Rick Hunley, who owns Country Living Mortgage not far from Ottmer's land, hears that often. "I don't really know the answer," he said. "Build it, and if they have to take it from you, buy another one, I suppose."
Hunley doubts the corridor will come to FM 362. He predicts the area will grow too fast for TxDOT to obtain right of way at acceptable costs and that the route will be farther west.
Already, he said, there is a 300-home subdivision and a Buddhist temple complex on Mellman Road. Not far from his office are a sprawling fish hatchery and several farms that breed or train horses.
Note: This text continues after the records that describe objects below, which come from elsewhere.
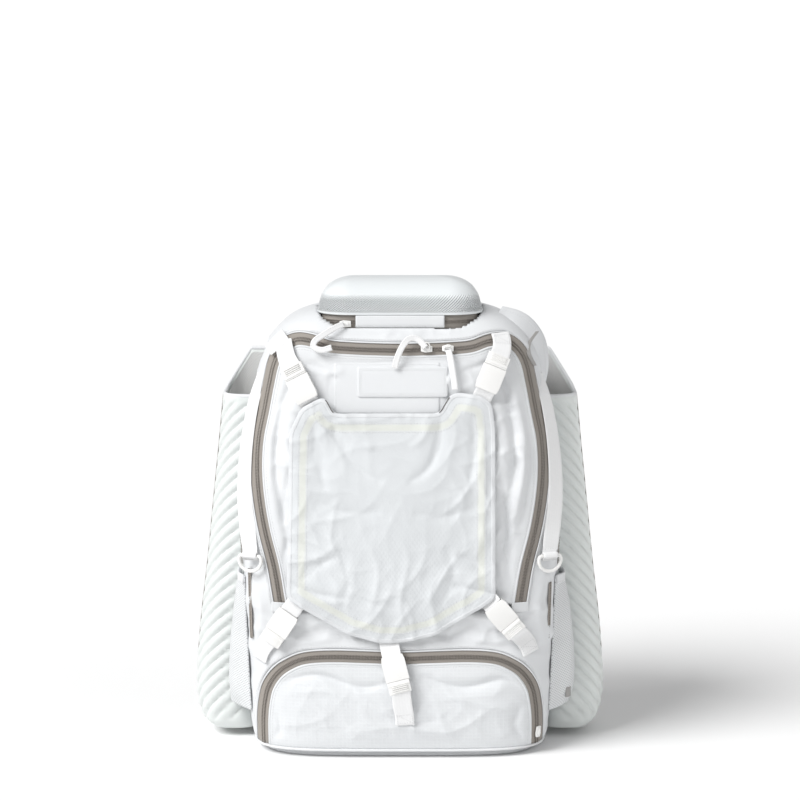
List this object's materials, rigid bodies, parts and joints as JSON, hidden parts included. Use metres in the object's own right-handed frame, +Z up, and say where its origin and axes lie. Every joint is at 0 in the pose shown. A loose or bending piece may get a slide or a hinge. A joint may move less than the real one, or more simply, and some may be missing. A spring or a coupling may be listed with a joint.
{
  "type": "baseball bat backpack",
  "caption": "Upright sports backpack with zipped compartments, a buckled helmet flap, a moulded top case and a ribbed open bat sleeve at each side.",
  "frame": {"origin": "on the flat base, under the middle of the body", "axes": "+Z up, -Y the front with the helmet flap, +X the bag's right as seen from the front"},
  "size_m": [0.4824, 0.3019, 0.549],
  "materials": {
    "ripstop": "matt woven ripstop",
    "webbing": "matt woven webbing",
    "mesh": "open knit mesh",
    "zip_tape": "matt woven tape with a moulded coil",
    "white_plastic": "satin moulded acetal",
    "moulded_foam": "satin moulded skin"
  },
  "bodies": {
    "bag": {"body_shell": "ripstop", "main_zip": "zip_tape", "main_panel": "ripstop", "shoe_zip": "zip_tape", "shoe_panel": "ripstop", "helmet_flap": "ripstop", "badge_patch": "ripstop", "case_shell": "moulded_foam", "case_zip": "zip_tape", "case_flap": "ripstop", "upper_left_socket": "white_plastic", "upper_left_latch": "white_plastic", "upper_left_tab": "webbing", "upper_left_strap": "webbing", "upper_right_socket": "white_plastic", "upper_right_latch": "white_plastic", "upper_right_tab": "webbing", "upper_right_strap": "webbing", "lower_left_socket": "white_plastic", "lower_left_latch": "white_plastic", "lower_left_tab": "webbing", "lower_left_strap": "webbing", "lower_right_socket": "white_plastic", "lower_right_latch": "white_plastic", "lower_right_tab": "webbing", "lower_right_strap": "webbing", "bottom_socket": "white_plastic", "bottom_latch": "white_plastic", "bottom_tab": "webbing", "bottom_strap": "webbing", "bat_sleeve_left": "moulded_foam", "bat_sleeve_right": "moulded_foam", "side_pocket_left": "mesh", "side_pocket_right": "mesh", "ring_strap_left": "webbing", "ring_strap_right": "webbing", "main_left_slider": "white_plastic", "main_left_pull": "webbing", "main_right_slider": "white_plastic", "main_right_pull": "webbing", "case_slider": "white_plastic", "case_pull": "webbing", "shoe_slider": "white_plastic", "back_pad": "mesh", "shoulder_strap_left": "ripstop", "harness_webbing_left": "webbing", "shoulder_strap_right": "ripstop", "harness_webbing_right": "webbing", "grab_loop": "webbing"},
    "ring_left": {"d_ring_left": "white_plastic"},
    "ring_right": {"d_ring_right": "white_plastic"}
  },
  "joints": [
    {"name": "ring_left_swing", "type": "hinge", "parent": "bag", "child": "ring_left", "pos_m": [-0.171, -0.10672, 0.234], "axis": [-0.9135, 0.4067, 0], "range_deg": [0, 110]},
    {"name": "ring_right_swing", "type": "hinge", "parent": "bag", "child": "ring_right", "pos_m": [0.171, -0.10672, 0.234], "axis": [-0.9135, -0.4067, 0], "range_deg": [0, 110]}
  ]
}
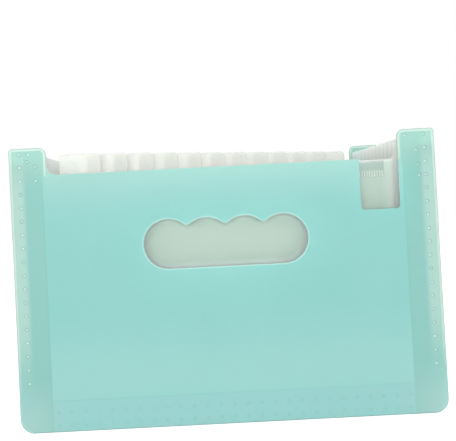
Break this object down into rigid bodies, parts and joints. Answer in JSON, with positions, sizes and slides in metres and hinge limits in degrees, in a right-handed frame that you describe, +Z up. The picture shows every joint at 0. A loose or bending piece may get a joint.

"Soon you won't be able to buy land here," Hunley said. "It's hard to find anything less than $12,000 an acre now."
Longtime residents will try to keep land in the family, he said, but it's hard to resist the market.
Loss of seclusion
As FM 362 enters Grimes County, the land becomes hilly and forested.
On the west side is Camp Allen, the Episcopal Church retreat and conference center. Church officials fear the center would lose its prized seclusion if the corridor is built along FM 362.
Beyond are lush fields of bluebonnet and Indian paintbrush, followed by a gentle curve into White Hall.
There is a historical marker at the community center and another at Fairview Cemetery on a low hill across the road. The junction at FM 2988, on another hill, includes Whitehall Grocery and Salem Lutheran Church.
Inside the store were flight attendant Sharon Lea and her husband, Curtis, a Houston firefighter. They live in Cypress but come up on weekends to work on their retirement property.
"We've loved it here since we were little," she said — so much that when their daughter Melissa, 22, died in June, they buried her in Fairview Cemetery.
"A few months after that, we found out about this TTC," Sharon Lea said. "I don't believe a word TxDOT says. They couldn't tell us where it's going to go, but they kept telling us they understood, they understood. I don't think they really understood because if they did, they'd get the hell out of here, and they wouldn't come back."